→ **Given exercise**
Can the data below be echoed back word for word?
....
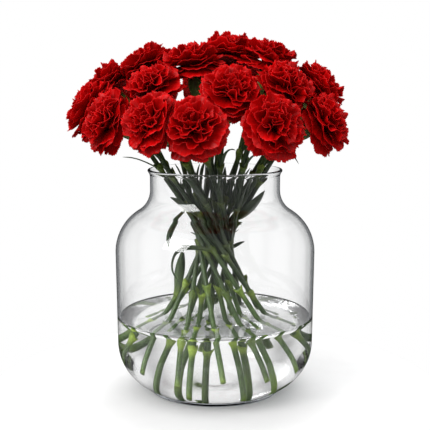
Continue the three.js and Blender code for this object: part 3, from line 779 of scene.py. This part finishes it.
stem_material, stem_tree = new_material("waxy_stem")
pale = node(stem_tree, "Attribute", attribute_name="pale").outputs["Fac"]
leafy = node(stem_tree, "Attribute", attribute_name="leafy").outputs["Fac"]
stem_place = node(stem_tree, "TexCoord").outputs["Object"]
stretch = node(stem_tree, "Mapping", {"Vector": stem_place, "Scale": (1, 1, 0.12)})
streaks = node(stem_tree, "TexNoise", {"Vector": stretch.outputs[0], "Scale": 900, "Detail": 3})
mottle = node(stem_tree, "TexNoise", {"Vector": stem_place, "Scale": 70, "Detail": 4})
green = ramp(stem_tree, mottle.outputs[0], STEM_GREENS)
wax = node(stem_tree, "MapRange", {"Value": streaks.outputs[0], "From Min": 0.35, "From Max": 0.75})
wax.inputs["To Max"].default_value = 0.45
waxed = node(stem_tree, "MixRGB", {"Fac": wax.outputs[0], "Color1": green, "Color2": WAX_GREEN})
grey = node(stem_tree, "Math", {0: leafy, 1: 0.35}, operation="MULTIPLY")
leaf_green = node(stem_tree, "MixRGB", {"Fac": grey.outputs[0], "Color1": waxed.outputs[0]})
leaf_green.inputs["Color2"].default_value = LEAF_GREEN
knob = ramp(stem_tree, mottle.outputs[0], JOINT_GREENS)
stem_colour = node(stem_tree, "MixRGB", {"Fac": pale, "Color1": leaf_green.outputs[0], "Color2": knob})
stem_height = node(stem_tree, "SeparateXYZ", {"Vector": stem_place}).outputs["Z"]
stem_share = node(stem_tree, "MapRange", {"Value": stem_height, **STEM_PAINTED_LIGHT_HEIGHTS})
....
→ **Result of this exercise**
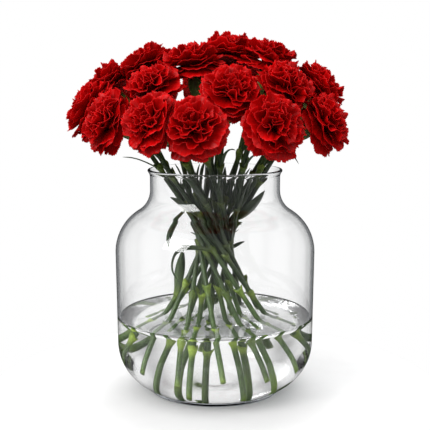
Continue the three.js and Blender code for this object: part 3, from line 779 of scene.py. This part finishes it.
stem_material, stem_tree = new_material("waxy_stem")
pale = node(stem_tree, "Attribute", attribute_name="pale").outputs["Fac"]
leafy = node(stem_tree, "Attribute", attribute_name="leafy").outputs["Fac"]
stem_place = node(stem_tree, "TexCoord").outputs["Object"]
stretch = node(stem_tree, "Mapping", {"Vector": stem_place, "Scale": (1, 1, 0.12)})
streaks = node(stem_tree, "TexNoise", {"Vector": stretch.outputs[0], "Scale": 900, "Detail": 3})
mottle = node(stem_tree, "TexNoise", {"Vector": stem_place, "Scale": 70, "Detail": 4})
green = ramp(stem_tree, mottle.outputs[0], STEM_GREENS)
wax = node(stem_tree, "MapRange", {"Value": streaks.outputs[0], "From Min": 0.35, "From Max": 0.75})
wax.inputs["To Max"].default_value = 0.45
waxed = node(stem_tree, "MixRGB", {"Fac": wax.outputs[0], "Color1": green, "Color2": WAX_GREEN})
grey = node(stem_tree, "Math", {0: leafy, 1: 0.35}, operation="MULTIPLY")
leaf_green = node(stem_tree, "MixRGB", {"Fac": grey.outputs[0], "Color1": waxed.outputs[0]})
leaf_green.inputs["Color2"].default_value = LEAF_GREEN
knob = ramp(stem_tree, mottle.outputs[0], JOINT_GREENS)
stem_colour = node(stem_tree, "MixRGB", {"Fac": pale, "Color1": leaf_green.outputs[0], "Color2": knob})
stem_height = node(stem_tree, "SeparateXYZ", {"Vector": stem_place}).outputs["Z"]
stem_share = node(stem_tree, "MapRange", {"Value": stem_height, **STEM_PAINTED_LIGHT_HEIGHTS})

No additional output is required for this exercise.